Le malheur de cet homme, et une injustice si criante, me touchèrent sensiblement. Un Français, qui était avec moi, m’avoua qu’il sentait une joie maligne de voir que les Anglais, qui nous reprochent si hautement notre servitude, étaient esclaves aussi bien que nous. J’avais un sentiment plus humain, j’étais affligé de ce qu’il n’y avait plus de liberté sur la terre.

Je vous avais écrit sur cela bien de la morale chagrine, lorsqu’un acte du parlement mit fin à cet abus d’enrôler des matelots par la force[1] et me fit jeter ma lettre au feu. Pour vous donner une plus forte idée des contrariétés dont je vous parle, j’ai vu quatre traités fort savants contre la réalité des miracles de Jésus-Christ, imprimés ici impunément, dans le temps qu’un pauvre libraire a été pilorié pour avoir publié une traduction de la Religieuse en chemise.

On m’avait promis que je retrouverais mes jeux olympiques à Newmarket. Toute la noblesse, me disait-on, s’y assemble deux fois l’an ; le roi même s’y rend quelquefois avec la famille royale.
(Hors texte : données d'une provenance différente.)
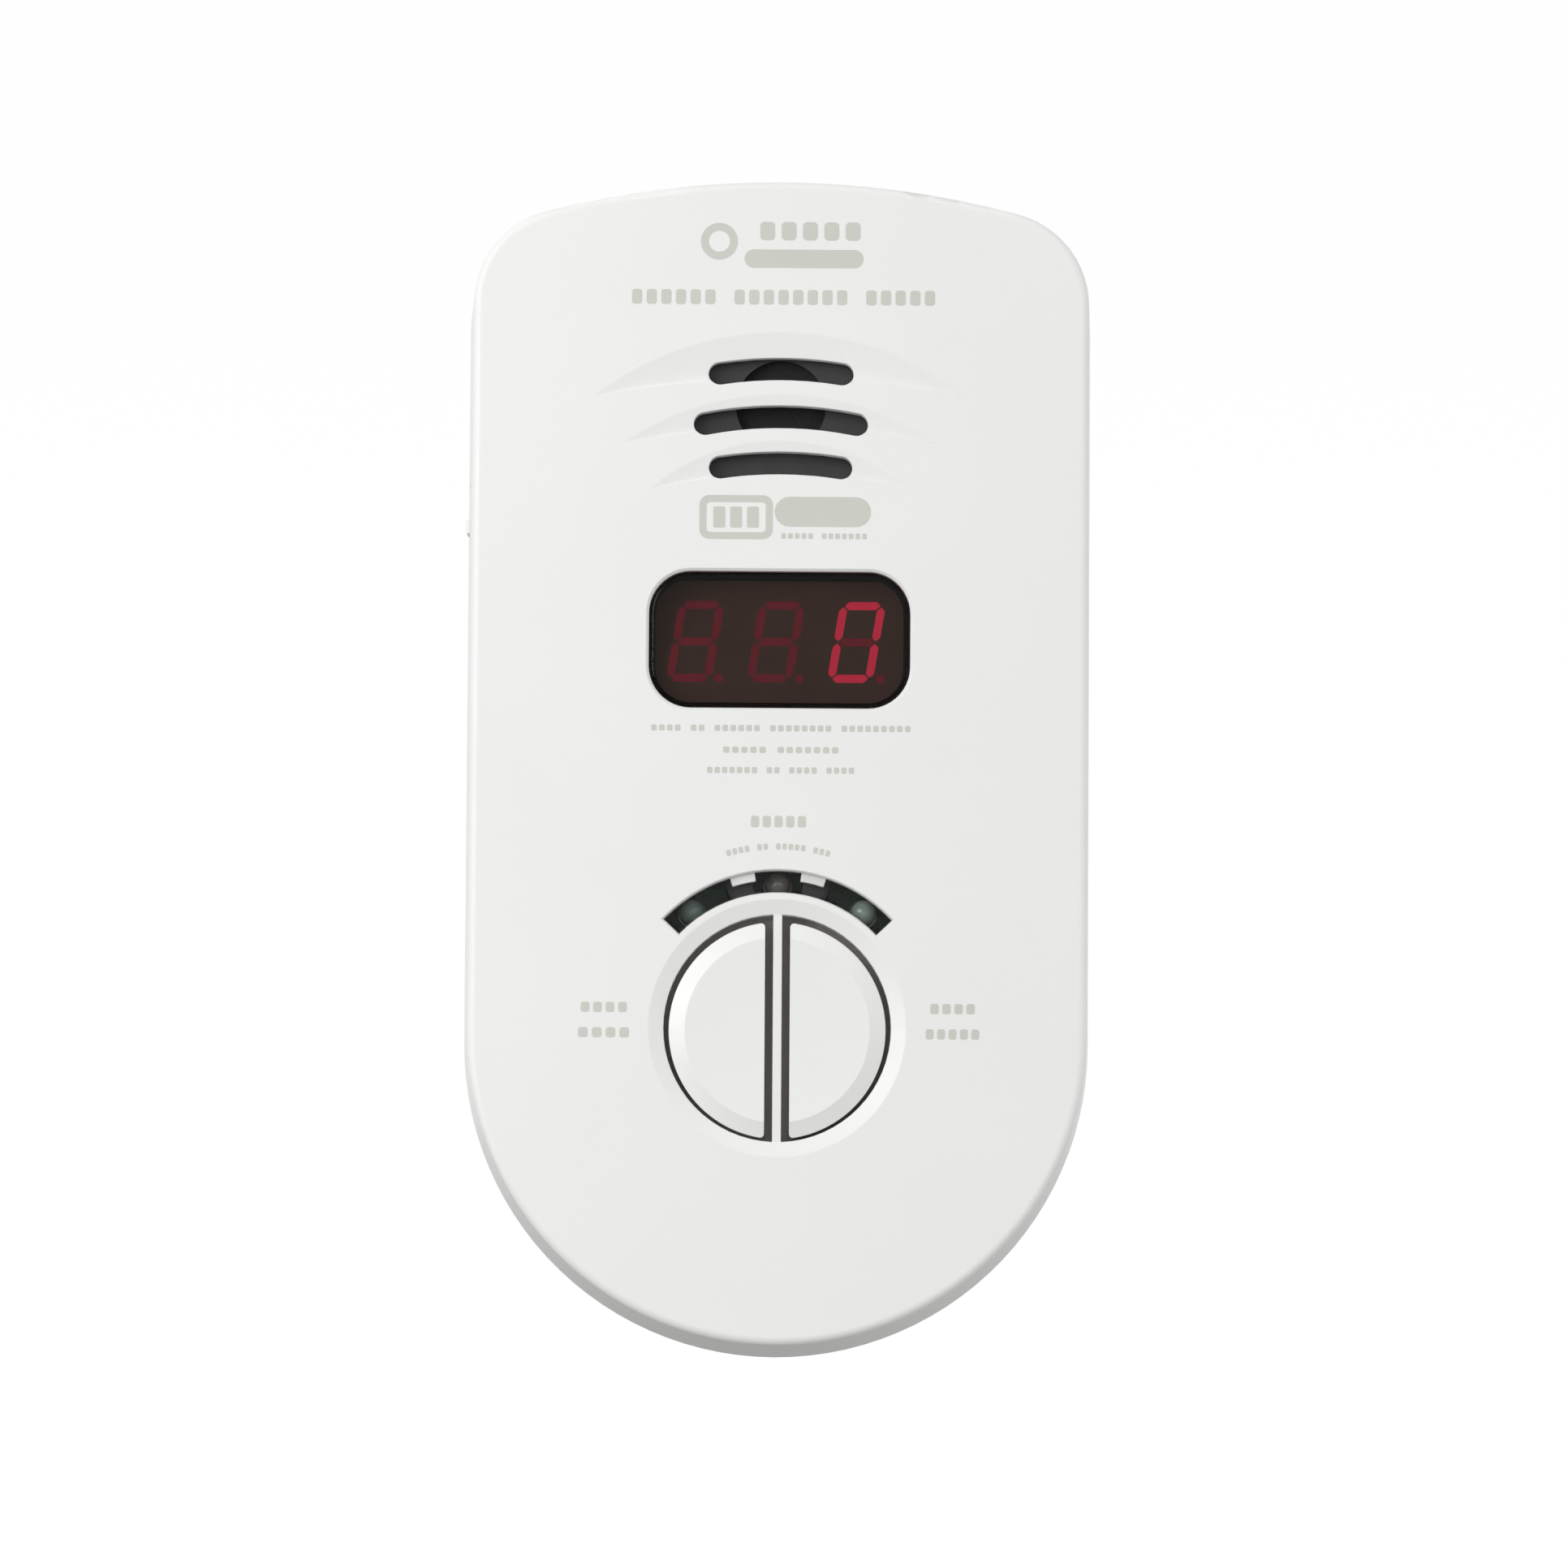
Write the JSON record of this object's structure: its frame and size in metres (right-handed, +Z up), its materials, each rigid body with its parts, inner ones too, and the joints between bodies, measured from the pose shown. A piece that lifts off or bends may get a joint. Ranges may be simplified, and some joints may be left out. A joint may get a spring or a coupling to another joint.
{
  "type": "carbon monoxide detector",
  "caption": "Plug-in carbon monoxide alarm: tall off-white housing with a round lower end, curved sounder slots, three-digit display, status light arc and split round button.",
  "frame": {"origin": "midway between the two plug blades, on the rear face of the housing", "axes": "+Z up, +Y towards the wall along the blades, +X to the right seen from the room"},
  "size_m": [0.0721, 0.0537, 0.134],
  "materials": {
    "cover_plastic": "satin off-white",
    "rear_plastic": "fine-textured off-white",
    "button_plastic": "satin off-white",
    "screw_steel": "zinc-plated",
    "label_paper": "silver-grey film",
    "blade_nickel": "nickel-plated",
    "contact_brass": "bare",
    "black_plastic": "satin black",
    "tinned_lead": "tinned",
    "smoked_lens": "gloss, smoked red-brown",
    "black_foam": "matt foam",
    "seal_rubber": "matt moulded",
    "display_face": "matt dark",
    "segment_lit": "lit red",
    "segment_dark": "unlit red",
    "clear_lens": "gloss, clear",
    "led_green": "translucent green",
    "led_red": "translucent red",
    "led_amber": "translucent amber",
    "piezo_ceramic": "silvered",
    "wire_red": "insulated wire",
    "wire_black": "insulated wire",
    "circuit_board": "green solder mask",
    "sensor_steel": "pressed steel",
    "battery_sleeve": "shrink sleeve",
    "capacitor_yellow": "moulded case",
    "capacitor_sleeve": "sleeved can",
    "varistor_blue": "dipped epoxy",
    "resistor_body": "coated",
    "ferrite": "sintered",
    "copper_wire": "enamelled"
  },
  "bodies": {
    "housing": {"front_cover": "cover_plastic", "rear_cover": "rear_plastic", "plug_insert": "rear_plastic", "case_screws": "screw_steel", "pcb_screws": "screw_steel", "rating_label": "label_paper", "plug_blades": "blade_nickel", "blade_contacts": "contact_brass", "button_seals": "seal_rubber", "test_switch_body": "black_plastic", "peak_switch_body": "black_plastic", "tact_switch_legs": "tinned_lead", "display_lens": "smoked_lens", "display_gasket": "black_foam", "display_module": "display_face", "display_segments_lit": "segment_lit", "display_segments_dark": "segment_dark", "display_pins": "tinned_lead", "light_strip": "clear_lens", "light_baffle": "black_plastic", "green_led": "led_green", "red_led": "led_red", "amber_led": "led_amber", "led_leads": "tinned_lead", "sounder_horn": "black_plastic", "sounder_mesh": "black_foam", "sounder_base": "black_plastic", "sounder_gasket": "black_foam", "piezo_disc": "contact_brass", "piezo_element": "piezo_ceramic", "piezo_leads": "wire_red", "main_pcb": "circuit_board", "sensor_can": "black_plastic", "sensor_filter": "black_foam", "sensor_cap": "sensor_steel", "sensor_pins": "tinned_lead", "battery_cell": "battery_sleeve", "battery_tabs": "blade_nickel", "battery_lead_red": "wire_red", "battery_lead_black": "wire_black", "battery_connector": "rear_plastic", "battery_pad": "black_foam", "battery_switch_body": "sensor_steel", "mains_capacitor": "capacitor_yellow", "filter_capacitors": "capacitor_sleeve", "varistor": "varistor_blue", "fuse_resistor": "resistor_body", "rectifier_diodes": "black_plastic", "boost_coil_core": "ferrite", "boost_coil_winding": "copper_wire", "microcontroller": "black_plastic", "microcontroller_legs": "tinned_lead", "chip_resistors": "resistor_body"},
    "test_button": {"test_button": "button_plastic"},
    "peak_button": {"peak_button": "button_plastic"},
    "test_plunger": {"test_switch_plunger": "black_plastic"},
    "peak_plunger": {"peak_switch_plunger": "black_plastic"},
    "battery_slider": {"battery_slider": "button_plastic", "battery_switch_actuator": "black_plastic"}
  },
  "joints": [
    {"name": "test_press", "type": "slide", "parent": "housing", "child": "test_button", "axis": [0, 1, 0], "range_m": [0, 0.0006], "stiffness_N_per_m": 1500},
    {"name": "peak_press", "type": "slide", "parent": "housing", "child": "peak_button", "axis": [0, 1, 0], "range_m": [0, 0.0006], "stiffness_N_per_m": 1500},
    {"name": "test_plunger_press", "type": "slide", "parent": "housing", "child": "test_plunger", "axis": [0, 1, 0], "range_m": [0, 0.0006]},
    {"name": "peak_plunger_press", "type": "slide", "parent": "housing", "child": "peak_plunger", "axis": [0, 1, 0], "range_m": [0, 0.0006]},
    {"name": "battery_switch", "type": "slide", "parent": "housing", "child": "battery_slider", "axis": [0, 0, -1], "range_m": [0, 0.003]}
  ],
  "couplings": [
    {"joint": "test_plunger_press", "follows": "test_press", "ratio": 1},
    {"joint": "peak_plunger_press", "follows": "peak_press", "ratio": 1}
  ]
}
Là, vous voyez un nombre prodigieux de chevaux les plus vites de l’Europe, nés d’étalons arabes et de juments anglaises, qui volent dans une carrière d’un gazon vert à perte de vue, sous de petits postillons vêtus d’étoffes de soie, en présence de toute la cour. J’ai été chercher ce beau spectacle, et j’ai vu des maquignons de qualité qui pariaient l’un contre l’autre, et qui mettaient, dans cette solennité, infiniment plus de filouterie que de magnificence.

Voulez-vous que je passe des petites choses aux grandes ? Je vous demanderai si vous pensez qu’il soit bien aisé de vous définir une nation qui a coupé la tête à Charles Ier parce qu’il voulait introduire l’usage des surplis en Écosse, et qu’il avait exigé un tribut que les juges avaient déclaré lui appartenir ; tandis que cette même nation a vu, sans murmurer, Cromwell chasser les parlements, les lords, les évêques, et détruire toutes les lois.
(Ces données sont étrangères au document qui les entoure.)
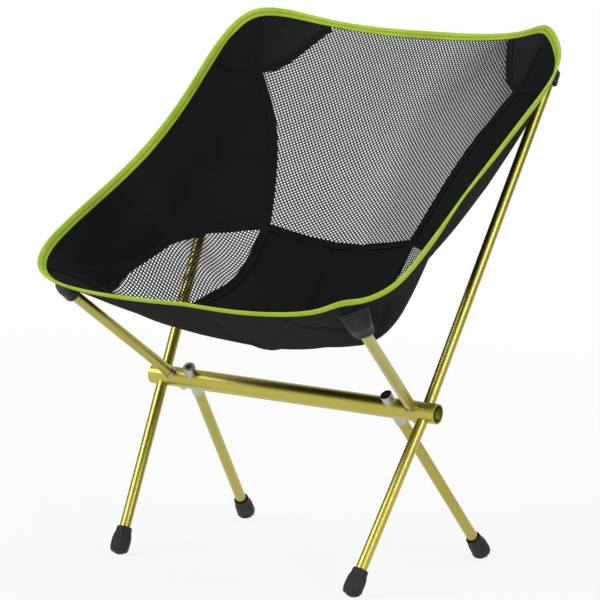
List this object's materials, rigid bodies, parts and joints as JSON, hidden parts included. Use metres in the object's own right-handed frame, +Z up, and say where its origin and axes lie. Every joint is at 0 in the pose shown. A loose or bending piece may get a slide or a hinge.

Songez que Jacques II a été détrôné en partie pour s’être obstiné à donner une place dans un collége à un pédant catholique[2], et souvenez-vous que Henri VIII, ce tyran sanguinaire, moitié catholique, moitié protestant, changea la religion du pays parce qu’il voulait épouser une effrontée[3] laquelle il envoya ensuite sur l’échafaud ; qu’il écrivit un mauvais livre contre

  1. Cette violence s’exerce encore pendant la guerre. (K.)
  2. Péters, jésuite et confesseur du roi ; voyez, tome XIV, le chapitre XV du Siècle de Louis XIV ; et aussi les notes des éditeurs de Kehl, tome XII, pages 490-91.
  3. Anne de Boulen, voyez tome XII, pages 311 et 317.